▶ _GIVEN PROBLEM_:
Filter the entries below, keeping every line that has the word "None".

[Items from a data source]
---------------

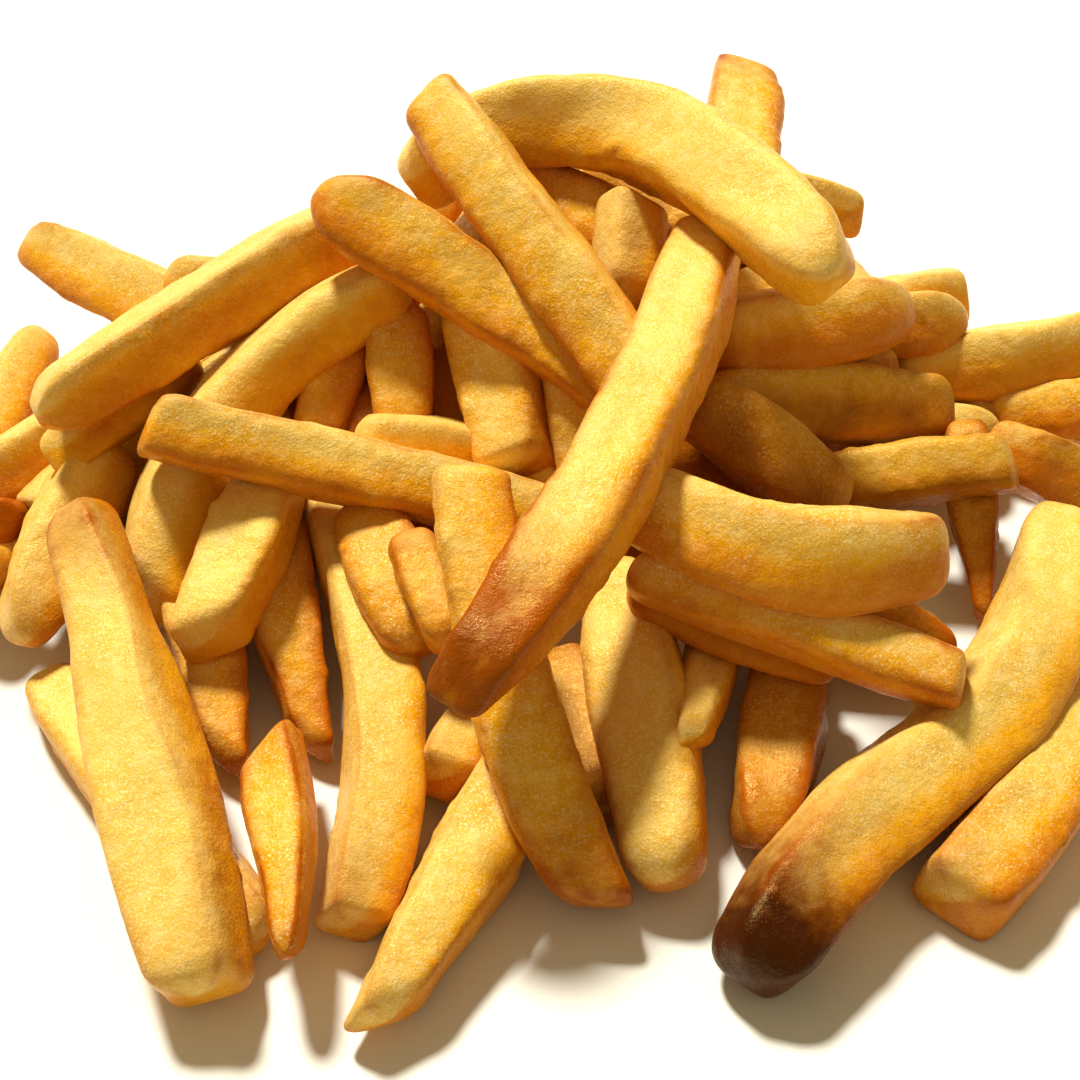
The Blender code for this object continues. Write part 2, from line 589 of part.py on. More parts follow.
def main():
    """Clear the scene, lay the heap and fuse it into one solid."""
    for old in list(bpy.data.objects):
        bpy.data.objects.remove(old)
    heap_parts = bpy.data.collections.new("heap of french fries")
    loose = bpy.data.collections.new("loose fries")
    cutters = bpy.data.collections.new("cutters")
    for collection in (heap_parts, loose, cutters):
        bpy.context.scene.collection.children.link(collection)

    fries = hidden_fries() + SHOWN
    fries, ends = back_fries(fries, settle(fries))
    for fry, fry_ends in zip(fries, ends):
        fry_object(fry, fry_ends, loose)

    heap = core_object("fries", heap_parts)
    union = heap.modifiers.new("fuse the fries", "BOOLEAN")
    union.operation = "UNION"
    union.operand_type = "COLLECTION"
    union.collection = loose
    union.solver = "EXACT"
    cut = heap.modifiers.new("cut flat at the table", "BOOLEAN")
    cut.operation = "DIFFERENCE"
    cut.object = floor_cutter(cutters)
    cut.solver = "EXACT"
    apply_modifiers(heap)
    for fry in list(loose.objects):
        bpy.data.objects.remove(fry)
    keep_main_shell(heap)
    heap.data.materials.clear()
    heap.data.materials.append(fry_material())
    heap.data.shade_smooth()
    heap.data.set_sharp_from_angle(angle=SMOOTH_BELOW)


main()
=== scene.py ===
import math
from dataclasses import dataclass

import bpy
import numpy as np
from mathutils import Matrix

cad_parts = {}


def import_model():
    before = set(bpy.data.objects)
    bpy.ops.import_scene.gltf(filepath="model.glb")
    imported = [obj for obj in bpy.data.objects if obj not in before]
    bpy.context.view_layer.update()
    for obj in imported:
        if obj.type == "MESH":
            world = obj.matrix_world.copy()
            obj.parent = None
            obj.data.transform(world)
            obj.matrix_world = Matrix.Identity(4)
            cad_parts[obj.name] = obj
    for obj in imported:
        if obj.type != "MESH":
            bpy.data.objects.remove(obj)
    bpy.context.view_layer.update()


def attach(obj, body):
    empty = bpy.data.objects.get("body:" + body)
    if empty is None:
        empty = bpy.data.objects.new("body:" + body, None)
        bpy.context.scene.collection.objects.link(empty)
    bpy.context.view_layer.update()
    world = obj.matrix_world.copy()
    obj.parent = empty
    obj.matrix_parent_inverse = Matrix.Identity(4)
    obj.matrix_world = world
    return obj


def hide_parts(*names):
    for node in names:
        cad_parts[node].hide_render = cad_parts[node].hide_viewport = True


# A loose heap of thick-cut french fries on a pale table.
#
# Every fry is a rounded bar carried along a gently bent centre line. Its place is
# given on a sight plane in front of an eye that looks down on the heap, and its
# height is a reading over the table that settling corrects until the fries lie on
# each other. Lengths are millimetres until the meshes are made.

MM = 0.001

# The eye that sees the heap from the front, and the plane its sight is measured on
EYE = np.array([0.0, -175.0, 165.0])
SIGHT_PITCH = math.radians(45)
SIGHT_PLANE = 170.0
SIGHT_HALF = 54.0
SIGHT_RIGHT = np.array([1.0, 0.0, 0.0])
SIGHT_UP = np.array([0.0, math.sin(SIGHT_PITCH), math.cos(SIGHT_PITCH)])
SIGHT_FORWARD = np.array([0.0, math.cos(SIGHT_PITCH), -math.sin(SIGHT_PITCH)])
SENSOR = 36.0
NEAREST = 10.0

# The mound of packed fries in the middle that carries the others
CORE_MIDDLE = (0.0, 8.0)
CORE_REACH = (48.0, 30.0)
CORE_HEIGHT = 24.0
CORE_GRID = (40, 96)
CORE_SEED = 3
CORE_LOWEST_SLOPE = -0.12 * math.pi
CORE_LUMPS = 0.05
CORE_LUMP_SIZE = 12
# Its deep tone and browning, with the browned skin, are the packed fries' colour and painted shade for the
# gaps where it shows between fries
CORE_TONE_AND_SHADE = 0.85
CORE_BROWN_AND_SHADE = 0.55

# Settling: how the fries are pushed apart where they would cross
STEPS = 15
PRESS = 0.86
FLOOR_PRESS = 0.4
TOUCH_REACH = 11.4
SETTLE_ROUNDS = 160
SETTLE_SHARE = 0.22
HOLD = 0.005
FALL = 0.16

# Fries that lie inside the heap, strewn over a mound
HIDDEN_SEED = 11
HIDDEN_FRIES = 26
HIDDEN_LENGTH = (46.0, 66.0)
HIDDEN_WIDTH = (8.6, 10.8)
HIDDEN_FLATTENING = (0.86, 0.98)
HIDDEN_ROLL = (0.0, 45.0)
HIDDEN_BOW = (-1.2, 1.2)
HIDDEN_OUT = (0.20, 0.85)
HIDDEN_OUT_POWER = 0.6
HIDDEN_BEARING = (-5.0, 185.0)
HIDDEN_TURN = (-60.0, 60.0)
HIDDEN_DEPTH = (4.0, 12.0)
HIDDEN_EDGE = 7.5
GOLDEN_SHARE = 0.618
MOUND_MIDDLE = (0.0, 14.0)
MOUND_REACH = (76.0, 66.0)
MOUND_HEIGHT = 40.0

# Fries dropped one by one behind the heap, where the eye doesn't reach: at most this
# many, and fewer where the tries run out
BACK_SEED = 4
BACK_FRIES = 30
BACK_TRIES = 3000
BACK_EDGE = 3.6
BACK_FRONT = 12.0
BACK_REACH = (72.0, 70.0)
BACK_NARROWING = 0.8
BACK_DEPTH = (0.25, 1.0)
BACK_STEEPEST = 0.85
BACK_SHOWN = 0.3
BACK_SINK = 4.0
BACK_SINK_SHARE = 1.8

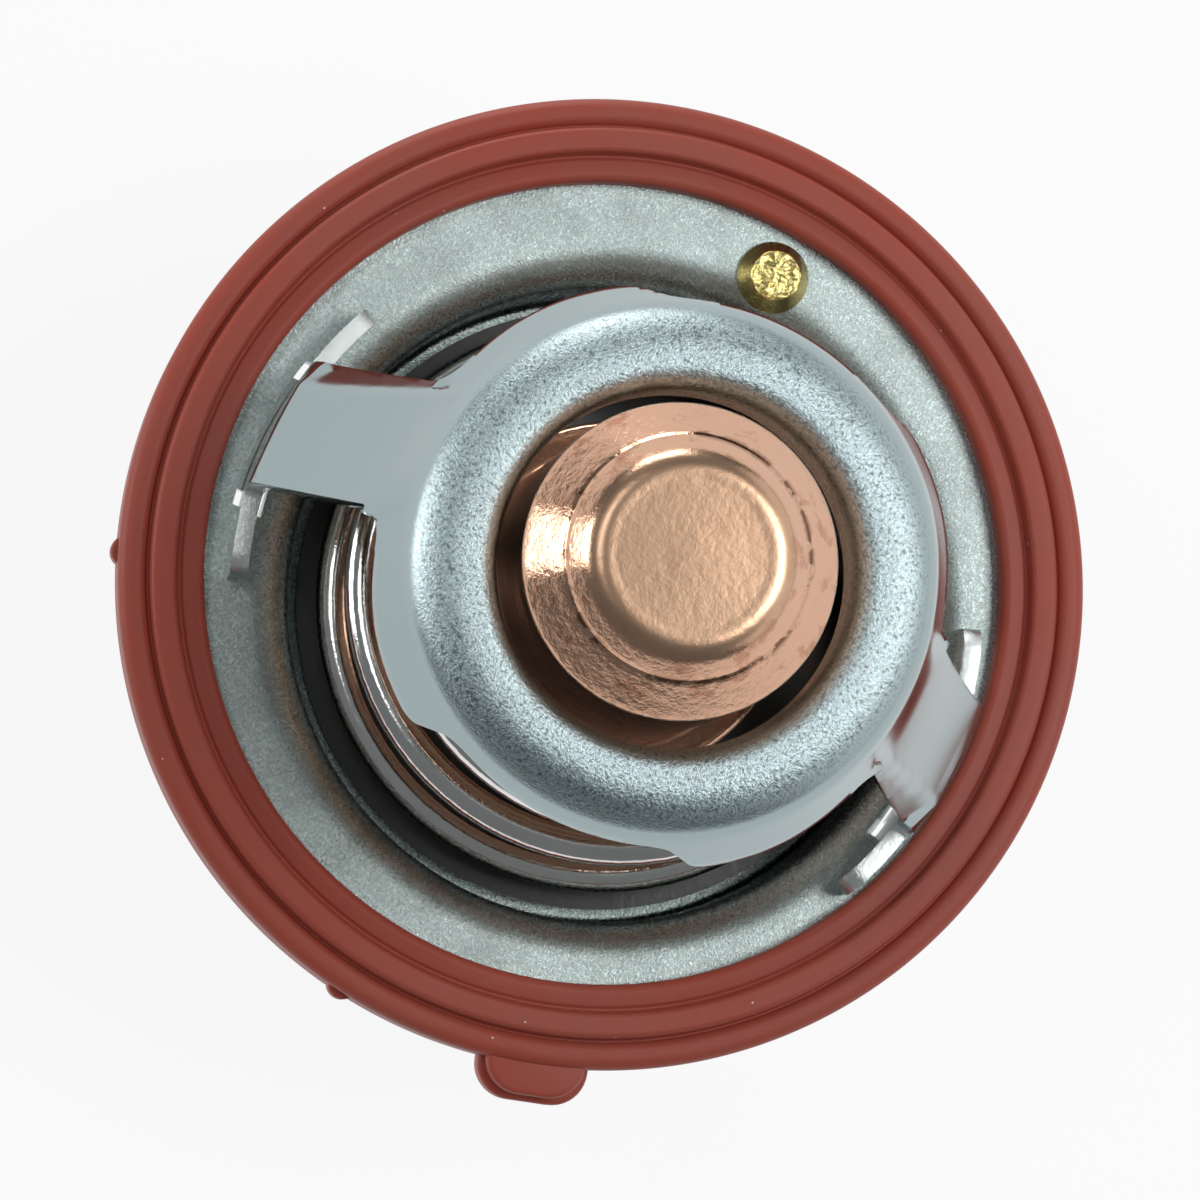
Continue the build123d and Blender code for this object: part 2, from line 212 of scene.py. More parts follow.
def filleted(points, radii):
    """Open path in radius and height with each inner corner rounded to its own radius."""
    corners = [Vector(p) for p in points]
    path = [corners[0]]
    for before, corner, after, radius in zip(corners, corners[1:], corners[2:], radii):
        back = (before - corner).normalized()
        ahead = (after - corner).normalized()
        turn = math.pi - back.angle(ahead)
        if radius <= 0 or turn < least_turn:
            path.append(corner)
            continue
        centre = corner + (back + ahead).normalized() * radius / math.cos(turn / 2)
        start = corner + back * radius * math.tan(turn / 2) - centre
        sweep = turn if back.cross(ahead) < 0 else -turn
        count = max(2, math.ceil(turn / arc_step))
        for i in range(count + 1):
            path.append(centre + Matrix.Rotation(sweep * i / count, 2) @ start)
    path.append(corners[-1])
    return path


def rounded_section(section):
    """Open path of a section whose corners give radius, height and rounding."""
    return filleted([(x, z) for x, z, _ in section], [r for _, _, r in section[1:-1]])


def filleted_loop(points, radii):
    """Closed outline with every corner rounded to its own radius."""
    rounded = filleted([*points, points[0], points[1]], [*radii[1:], radii[0]])
    return rounded[1:-1]


def divided(path, longest):
    """The same path with its long runs cut into shorter ones."""
    result = [path[0]]
    for a, b in zip(path, path[1:]):
        pieces = max(1, math.ceil((b - a).length / longest))
        result += [a.lerp(b, i / pieces) for i in range(1, pieces + 1)]
    return result


def lathe(bm, path, closed, steps=turn_steps, centre=(0, 0)):
    """Turn a path in radius and height about the axis into a grid of faces."""
    rows = []
    for radius, height in path:
        if radius < least_radius:
            rows.append([bm.verts.new((centre[0] * mm, centre[1] * mm, height * mm))])
            continue
        row = []
        for i in range(steps):
            angle = 2 * math.pi * i / steps
            x = centre[0] + radius * math.cos(angle)
            y = centre[1] + radius * math.sin(angle)
            row.append(bm.verts.new((x * mm, y * mm, height * mm)))
        rows.append(row)
    pairs = list(zip(rows, rows[1:]))
    if closed:
        pairs.append((rows[-1], rows[0]))
    for low, high in pairs:
        for i in range(steps):
            k = (i + 1) % steps
            corners = [low[i % len(low)], low[k % len(low)]]
            corners += [high[k % len(high)], high[i % len(high)]]
            corners = list(dict.fromkeys(corners))
            if len(corners) > 2:
                bm.faces.new(corners)


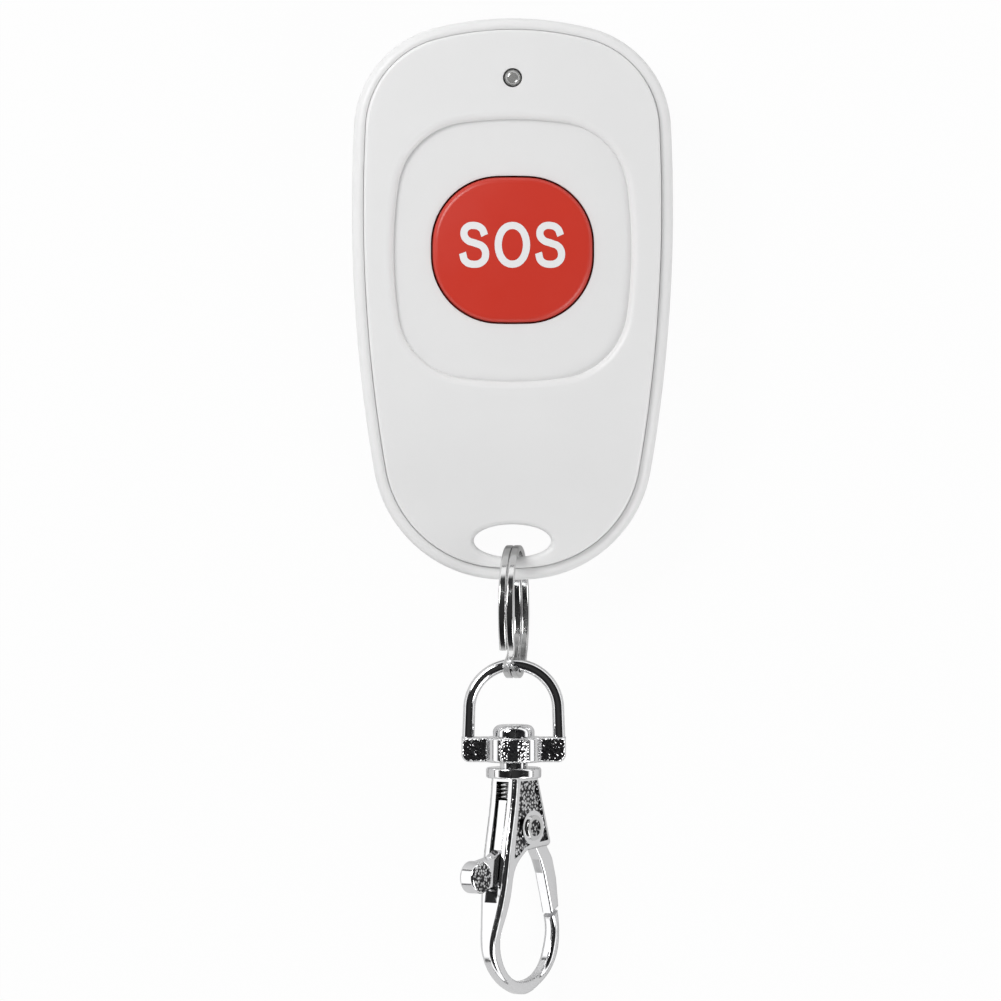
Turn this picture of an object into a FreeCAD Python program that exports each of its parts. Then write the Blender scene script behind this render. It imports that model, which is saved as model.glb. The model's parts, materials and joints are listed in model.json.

---------------

▶ _RESULT BELOW_:
            obj.parent = None
    if empty is None:
        empty = bpy.data.objects.new("body:" + body, None)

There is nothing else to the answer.